IN : Les consommateurs semblent, par ailleurs, toujours plus réceptifs à la publicité sur les médias offline même si la TV linéaire est de plus en plus challengée…
F. M. : La pandémie a fait beaucoup évoluer le paysage médiatique dans notre pays. Comme en 2020, les Français perçoivent plus favorablement les publicités qui sont diffusées sur des médias offline, particulièrement celles en point de vente (n°1), au cinéma (n°2) et dans les journaux (n°3). Ces pubs sont mieux acceptées car elles sont jugées pertinentes et utiles (point de vente), agréables et divertissantes (cinéma) et fiables (journaux). Les groupes de presse se sont, quant à eux, digitalisés à marche forcée en développant leurs propres contenus. Ils se sont reposés sur leur ADN et avec le temps, ils ont gagné en expérience et en expertise et ils ont fini par trouver un nouveau « business model ». Certains proposent juste des extraits d’articles gratuits, d’autres ont des contenus uniquement payants. Les gens aujourd’hui sont prêts à payer pour lire un article qui les intéresse s’ils le jugent fiable. Cette notion de fiabilité est extrêmement importante. Notre étude montre toutefois que la télévision dans sa forme la plus traditionnelle apparait en déclin : la TV linéaire souffre désormais d’une réceptivité publicitaire négative alors qu’elle était encore positive il y a deux ans. En comparaison, la TV en streaming a une réceptivité à l’équilibre. Malgré un caractère divertissant, les publicités y sont jugées trop nombreuses et trop répétitives. La TV doit et peut se réinventer, d’autant plus que les grandes chaines (TF1, France TV, Canal+, M6) restent, individuellement, perçues positivement.
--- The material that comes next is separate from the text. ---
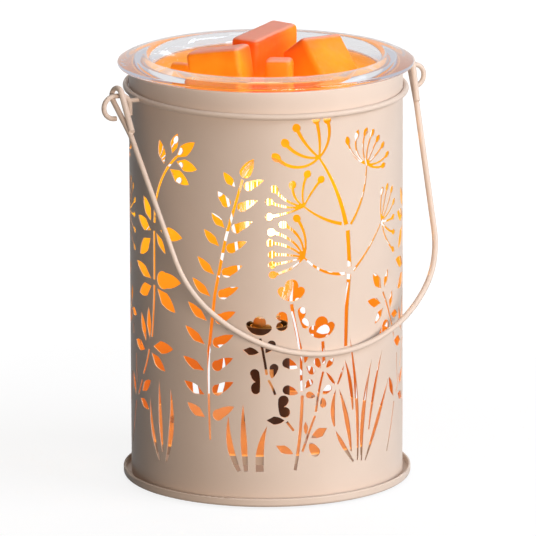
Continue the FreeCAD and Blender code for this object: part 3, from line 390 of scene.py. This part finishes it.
def foot_rubber():
    material, place = new_material("foot_rubber")
    speckle = place.noise(900.0, 3.0)
    base = speckle.mix(colour(0.55, 0.53, 0.50), colour(0.66, 0.64, 0.60))
    shader = principled(place, Base_Color=base, Roughness=0.62 + 0.2 * speckle,
                        Normal=speckle.bump(0.15, 0.0002))
    surface(place, shader)
    return material


def cap_glass():
    """Black insulating glass under the bulb's cap."""
    material, place = new_material("cap_glass")
    swirl = place.noise(500.0, 2.0)
    base = swirl.mix(colour(0.008, 0.008, 0.012), colour(0.03, 0.028, 0.04))
    surface(place, principled(place, Base_Color=base, Roughness=0.08 + 0.10 * swirl))
    return material


def solder():
    material, place = new_material("solder")
    clouds = place.noise(900.0, 3.0)
    base = clouds.mix(colour(0.45, 0.45, 0.46), colour(0.68, 0.68, 0.68))
    surface(place, principled(place, Base_Color=base, Metallic=1.0, Roughness=0.30 + 0.25 * clouds,
                              Normal=clouds.bump(0.2, 0.0002)))
    return material


def clear_glass(name, tint, ior, lit_low, lit_high, glow):
    """Clear glass that lets the lamps' light through.

    The bulb's light is painted into it as a warm glow that fades out between its two lit heights, in mm. A
    ray that has met the glass many times sees a painted pale silver reflection as a stand-in, since the
    renderer would turn it black.
    """
    material, place = new_material(name)
    lit = 1.0 - place.parts()[2].ease(lit_low * MM, lit_high * MM)
    # Painted light: a warm glow of the bulb in the glass below its lit heights
    warm = lit.mix(colour(0.0, 0.0, 0.0), colour(1.0, 0.46, 0.03))
    glass = principled(place, Base_Color=tint, Transmission_Weight=1.0, IOR=ior, Roughness=0.0,
                       Emission_Color=warm, Emission_Strength=glow)
    through = place.node("ShaderNodeBsdfTransparent", None, {"Color": tint})
    straight = place.node("ShaderNodeBsdfTransparent", None, {"Color": colour(0.80, 0.80, 0.87)})
    # Painted reflection: a pale silver glow for rays that have met the glass many times
    painted_silver_reflection = place.node("ShaderNodeEmission", None, {"Color": colour(0.33, 0.34, 0.43), "Strength": 1.0})
    spent = place.node("ShaderNodeMixShader", None, {0: 0.5, 1: straight, 2: painted_silver_reflection})
    shadow, depth = light_path(place, "Is Shadow Ray", "Ray Depth")
    deep = place.math("GREATER_THAN", depth, glass_bounces)
    seen = place.node("ShaderNodeMixShader", None, {0: deep, 1: glass, 2: spent})
    surface(place, place.node("ShaderNodeMixShader", None, {0: shadow, 1: seen, 2: through}))
    return material


def filament_wire():
    """The glowing wire, hottest in the middle of the cage."""
    material, place = new_material("filament_wire")
    height = place.parts()[2]
    lower = height.ease(filament_low * MM, (filament_low + filament_fade) * MM)
    upper = height.ease((filament_high - filament_fade) * MM, filament_high * MM)
    heat = lower * (1.0 - upper)
    glow = heat.mix(colour(0.9, 0.30, 0.05), colour(1.0, 0.82, 0.50))
    surface(place, principled(place, Base_Color=colour(0.12, 0.10, 0.09), Roughness=0.5, Metallic=0.6,
                              Emission_Color=glow, Emission_Strength=3.0))
    return material


def orange_wax():
    """Soft translucent wax, redder in the middle. Painted light makes its thin edges paler, a painted
    reflection makes its upper faces paler and pinker, and the bulb below is painted in as a glow.
    """
    material, place = new_material("orange_wax")
    clouds = place.noise(60.0, 3.0)
    specks = place.noise(700.0, 3.0)
    away, height = spread(place)
    body = clouds.ease(0.3, 0.7).mix(colour(0.88, 0.22, 0.008), colour(0.93, 0.30, 0.015))
    deep = away.ease(red_within * MM, red_out_by * MM).mix(colour(0.86, 0.10, 0.012), body)
    # Painted light: thin edges are paler, as if light showed through them
    thin_edge_painted_light = place.node("ShaderNodeNewGeometry", out="Pointiness").ease(0.515, 0.58)
    with_painted_edge_light = thin_edge_painted_light.mix(deep, colour(0.98, 0.46, 0.14))
    # Painted reflection: upper faces are paler and pinker, as if mirroring the white studio
    up_facing_for_painted_light = place.node("ShaderNodeNewGeometry", out="Normal").parts()[2].ease(0.55, 0.92)
    base = up_facing_for_painted_light.mix(with_painted_edge_light, colour(0.92, 0.38, 0.27))
    # Painted light: the bulb's glow in the wax, strongest at its foot
    glow = ((height - wax_foot * MM) / (wax_rise * MM)).ramp(*wax_painted_underlight)
    surface(place, principled(place, Base_Color=base, Roughness=0.36 + 0.16 * clouds,
                              Specular_IOR_Level=0.15, Subsurface_Weight=0.35, Subsurface_Scale=0.004,
                              Emission_Color=glow, Emission_Strength=0.6,
                              Normal=specks.bump(0.06, 0.0003)))
    return material


materials = {
    "warm_satin_paint": satin_paint(),
    "foot_rubber": foot_rubber(),
    "zinc_steel": zinc_steel(),
    "socket_brass": socket_brass(),
    "dark_phenolic": dark_phenolic(),
    "cap_glass": cap_glass(),
    "solder": solder(),
    # Both glasses carry a painted glow of the bulb's light below their lit heights
    "bulb_glass": clear_glass("bulb_glass", colour(1.0, 0.97, 0.92), ior=1.45, lit_low=128.0,
                              lit_high=140.0, glow=0.12),
    "filament_wire": filament_wire(),
    "dish_glass": clear_glass("dish_glass", colour(0.97, 0.975, 1.0), ior=1.5, lit_low=165.0,
                              lit_high=173.0, glow=0.20),
    "orange_wax": orange_wax(),
}


def finish_nodes():
    """Each CAD node takes this scene's finish of the same name as its own slot."""
    for node in nodes.values():
        name = node.material_slots[0].material.name.split(".")[0]
        node.data.materials[0] = materials[name]
    nodes["socket_platform"].data.materials[0] = platform_painted_light()


def add_piece(name, mesh, body, slot, replaced):
    piece = bpy.data.objects.new(name, mesh)
    bpy.context.scene.collection.objects.link(piece)
    mesh.materials.clear()
    mesh.materials.append(materials[slot])
    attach(piece, body)
    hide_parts(*replaced)
    return piece


def smooth(mesh):
    for face in mesh.polygons:
        face.use_smooth = True


def arc_between(start, middle, end, count):
    """Spots on the circle through three spots, from after start up to end."""
    ax, ay = start
    bx, by = middle
    cx, cy = end
    area = 2 * (ax * (by - cy) + bx * (cy - ay) + cx * (ay - by))
    a2 = ax * ax + ay * ay
    b2 = bx * bx + by * by
    c2 = cx * cx + cy * cy
    ux = (a2 * (by - cy) + b2 * (cy - ay) + c2 * (ay - by)) / area
    uy = (a2 * (cx - bx) + b2 * (ax - cx) + c2 * (bx - ax)) / area
    radius = math.hypot(ax - ux, ay - uy)
    first = math.atan2(ay - uy, ax - ux)
    last = math.atan2(cy - uy, cx - ux)
    through = math.atan2(by - uy, bx - ux)
    sweep = (last - first) % math.tau
    if (through - first) % math.tau > sweep:
        sweep -= math.tau
    return [(ux + radius * math.cos(first + sweep * step / count),
             uy + radius * math.sin(first + sweep * step / count)) for step in range(1, count + 1)]


def dish_outline():
    """Radius and height of the dish's section in mm, from its underside's middle to its floor's middle."""
    low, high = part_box("glass_dish")
    lip = high.x / MM
    crown = high.z / MM
    under = low.z / MM
    floor = under + dish_floor
    mouth = lip - dish_lip_width
    wall = mouth - dish_mouth_step
    outer = wall + dish_wall
    crest = mouth + dish_crest_step
    flat = dish_flat
    seat = dish_seat
    side = (outer, under + dish_outer_rise)
    outer_bend = outer - (outer - flat) * quarter_sag
    inner_bend = wall - (wall - flat) * quarter_sag
    outline = [(0.0, under), (flat, under)]
    # The underside's bend, the flare up to the seat, and the seat on the rim
    outline += arc_between(outline[-1], (outer_bend, under + 3.5), side, wall_steps)
    outline += arc_between(outline[-1], (outer + 1.4, seat - 3.2), (dish_seat_radius, seat), lip_steps)
    outline += [(lip - 1.2, seat)]
    # The lip's edge, its sloping top, and the roll over the crest into the mouth
    outline += arc_between(outline[-1], (lip, seat + 1.1), (lip - 0.7, seat + 2.3), lip_steps)
    outline += arc_between(outline[-1], ((lip + crest) / 2, crown - 0.35), (crest, crown), lip_steps)
    outline += arc_between(outline[-1], (mouth + 0.9, crown - 0.8), (mouth, crown - 2.8), lip_steps)
    # The inner wall and its bend onto the floor
    outline += [(wall, floor + dish_inner_rise)]
    outline += arc_between(outline[-1], (inner_bend, floor + 2.9), (flat, floor), wall_steps)
    outline += [(0.0, floor)]
    return outline


def spun(outline, turns):
    """A closed form turned about Z from its section, radius and height in mm."""
    shape = bmesh.new()
    spots = [shape.verts.new((radius * MM, 0.0, height * MM)) for radius, height in outline]
    edges = [shape.edges.new(pair) for pair in zip(spots, spots[1:])]
    bmesh.ops.spin(shape, geom=spots + edges, cent=(0, 0, 0), axis=(0, 0, 1), angle=math.tau, steps=turns,
                   use_merge=True)
    bmesh.ops.remove_doubles(shape, verts=shape.verts, dist=weld_distance * MM)
    bmesh.ops.recalc_face_normals(shape, faces=shape.faces)
    return shape


def to_mesh(shape, name):
    mesh = bpy.data.meshes.new(name)
    shape.to_mesh(mesh)
    shape.free()
    smooth(mesh)
    return mesh


def pressed_dish():
    shape = spun(dish_outline(), dish_turns)
    return add_piece("pressed_glass_dish", to_mesh(shape, "pressed_glass_dish"), "dish", "dish_glass",
                     ["glass_dish"])


def slump(shape):
    """Slope a block's top along its length, and leave its foot where it stands."""
    low = min(vert.co.z for vert in shape.verts)
    high = max(vert.co.z for vert in shape.verts)
    middle = sum((vert.co for vert in shape.verts), Vector()) / len(shape.verts)
    along = Vector((math.cos(math.radians(slump_turn)), math.sin(math.radians(slump_turn)), 0.0))
    for vert in shape.verts:
        share = (vert.co.z - low) / (high - low)
        vert.co.z += share * (slump_slope * (vert.co - middle).dot(along) - slump_drop * MM)


def soft_melt(index):
    """A melt with the soft, slightly uneven faces of poured wax."""
    source = nodes["wax_melt_%d" % index]
    name = "soft_melt_%d" % index
    shape = bmesh.new()
    shape.from_mesh(source.data)
    bmesh.ops.remove_doubles(shape, verts=shape.verts, dist=weld_distance * MM)
    mesh = to_mesh(shape, name)
    body = source["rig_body"]
    piece = add_piece(name, mesh, body, "orange_wax", [source.name])
    remesh = piece.modifiers.new("even", "REMESH")
    remesh.mode = "VOXEL"
    remesh.voxel_size = melt_grid * MM
    remesh.use_smooth_shade = True
    bpy.context.view_layer.update()
    evaluated = piece.evaluated_get(bpy.context.evaluated_depsgraph_get())
    even = bpy.data.meshes.new_from_object(evaluated)
    piece.modifiers.clear()
    piece.data = even
    even.name = name
    push = bmesh.new()
    push.from_mesh(even)
    for _ in range(melt_rounds):
        bmesh.ops.smooth_vert(push, verts=push.verts, factor=0.5, use_axis_x=True, use_axis_y=True,
                              use_axis_z=True)
    if index == slumped_melt:
        slump(push)
    push.normal_update()
    for vert in push.verts:
        wave = noise.noise(vert.co * wave_scale + Vector((index * 7.0, 0.0, 0.0)))
        ripple = noise.noise(vert.co * ripple_scale + Vector((0.0, index * 5.0, 0.0)))
        vert.co -= vert.normal * (melt_inset + melt_wave * wave + melt_ripple * ripple) * MM
    push.to_mesh(even)
    push.free()
    smooth(even)
    return piece


def add_camera():
    camera = bpy.data.cameras.new("camera")
    camera.lens = lens_length
    camera.sensor_width = sensor_width
    camera.shift_x = frame_shift
    camera.clip_end = view_limit
    level = math.cos(view_pitch)
    away = Vector((math.sin(view_turn) * level, -math.cos(view_turn) * level, math.sin(view_pitch)))
    placed = bpy.data.objects.new("camera", camera)
    bpy.context.scene.collection.objects.link(placed)
    look = (-away).to_track_quat("-Z", "Y").to_matrix().to_4x4()
    placed.matrix_world = Matrix.Translation(view_target + away * view_distance) @ look \
        @ Matrix.Rotation(view_roll, 4, "Z")
    bpy.context.scene.camera = placed


def add_light(name, turn, height, distance, size, power, tint, mirrored=True):
    """A square soft box that faces the object. One that isn't mirrored doesn't show in paint or glass."""
    lamp = bpy.data.lights.new(name, "AREA")
    lamp.size = size
    lamp.energy = power
    lamp.color = tint
    angle = view_turn + math.radians(turn)
    spot = Vector((math.sin(angle) * distance, -math.cos(angle) * distance, height))
    placed = bpy.data.objects.new(name, lamp)
    bpy.context.scene.collection.objects.link(placed)
    aim = (view_target - spot).to_track_quat("-Z", "Y").to_matrix().to_4x4()
    placed.matrix_world = Matrix.Translation(spot) @ aim
    placed.visible_glossy = mirrored
    placed.visible_transmission = mirrored


def add_bulb_light():
    lamp = bpy.data.lights.new("bulb_light", "POINT")
    lamp.energy = lamp_power
    lamp.color = lamp_colour
    lamp.shadow_soft_size = lamp_radius * MM
    placed = bpy.data.objects.new("bulb_light", lamp)
    bpy.context.scene.collection.objects.link(placed)
    placed.location = (0.0, 0.0, lamp_height * MM)


def seen_directly(start):
    """1 for camera rays, a little less for rays by glass or gloss, 0 for others and past a matt surface."""
    camera, glossy, through, matt = light_path(start, "Is Camera Ray", "Is Glossy Ray", "Is Transmission Ray",
                                               "Diffuse Depth")
    by_glass = camera.math("MINIMUM", glossy + through, 1.0) * glass_white
    return camera.math("MAXIMUM", camera, by_glass) * matt.math("LESS_THAN", matt, 0.5)


def add_world():
    world = bpy.data.worlds.new("studio")
    world.use_nodes = True
    tree = world.node_tree
    tree.nodes.clear()
    start = Wire(tree)
    seen = seen_directly(start)
    strength = seen * (background_white - ambient_level) + ambient_level
    back = start.node("ShaderNodeBackground", None, {"Color": colour(1, 1, 1), "Strength": strength})
    start.node("ShaderNodeOutputWorld", None, {"Surface": back})
    bpy.context.scene.world = world


def add_floor():
    shape = bmesh.new()
    bmesh.ops.create_grid(shape, x_segments=1, y_segments=1, size=floor_half)
    mesh = bpy.data.meshes.new("floor")
    shape.to_mesh(mesh)
    shape.free()
    material, place = new_material("pale_floor")
    matt = place.node("ShaderNodeBsdfDiffuse", None, {"Color": colour(*floor_colour)})
    # Painted shadow: the floor's glow is dimmer close to the part
    far = spread(place)[0].ease(floor_near, floor_far)
    level = floor_painted_shadow_white + far * (floor_white - floor_painted_shadow_white)
    white = place.node("ShaderNodeEmission", None,
                       {"Color": colour(1, 1, 1), "Strength": seen_directly(place) * level})
    both = place.node("ShaderNodeAddShader", None, {0: matt, 1: white})
    surface(place, both)
    mesh.materials.append(material)
    floor = bpy.data.objects.new("floor", mesh)
    bpy.context.scene.collection.objects.link(floor)


add_camera()
add_world()
add_floor()
add_light("key_light", key_turn, key_height, key_distance, key_size, key_power, key_colour)
add_light("front_light", front_turn, front_height, front_distance, front_size, front_power,
          front_colour)
add_light("top_light", top_turn, top_height, top_distance, top_size, top_power, top_colour)
add_light("back_light", back_turn, back_height, back_distance, back_size, back_power, back_colour,
          mirrored=False)
add_bulb_light()
finish_nodes()
pressed_dish()
for melt_index in range(1, melt_count + 1):
    soft_melt(melt_index)

bpy.context.scene.view_settings.view_transform = "Standard"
IN : Le temps presse pour les chaînes TV car la publicité digitale semble gagner en maturité…
F. M. : Sans aucun doute. Les plateformes digitales sont valorisées par les consommateurs en tant qu’espaces publicitaires pour les marques. Twitch figure en tête de notre Top 5, suivi par Cdiscount(2ème) et Deezer (3ème). Certaines marques s’en sortent particulièrement bien et gagnent des places dans le classement. C’est le cas notamment de Cdiscount (+8 places), Spotify (+2), Amazon (+3) et Google (+3). Twitch possède de nombreuses qualités qui lui permettent de garder un certain avantage sur les autres plateformes malgré un ciblage qui peut paraître excessif. La publicité sur Amazon et Cdiscount est, quant à elle, considérée comme « utile » et « pertinente ». Les marques média digitales ont gagné en maturité. Elles ont notamment compris qu’elles devaient proposer un véritable « story telling » aux internautes. Notre enquête montre que les pubs sur les flux digitaux sont mieux acceptées que par le passé. Ces médias rattrapent leur retard sur l’offline mais ils doivent poursuivre leurs efforts pour réduire leur intrusivité qui est encore montrée du doigt par beaucoup.
IN : Votre étude révèle également que les priorités des marketeurs diffèrent toujours de celles des consommateurs. Comment expliquez-vous ce phénomène ?
F. M. : Les marketeurs privilégient les formats et les plateformes qu’ils connaissent et qui leur inspirent confiance, notamment parce qu’ils leur donnent des garanties d’efficacité. C’est le cas de la TV, de la vidéo online (VOL) mais aussi des grandes marques média comme Instagram, YouTube et Google. À l’inverse, les consommateurs sont davantage séduits par les formats et les plateformes moins largement utilisés et donc peu saturés par du contenu publicitaire. Ils sont plus réceptifs quand il s’agit d’innovation, notamment sur la publicité dans les podcasts, dans les jeux en ligne/mobile et sur Spotify. La créativité semble donc un moyen de réconcilier les professionnels du marketing et les consommateurs. Les consommateurs ont toujours un temps d’avance sur les marketeurs. C’est problématique. Les marques doivent rattraper ce retard. Les marketeurs auraient tout intérêt à s’ajuster beaucoup plus rapidement aux attentes des consommateurs.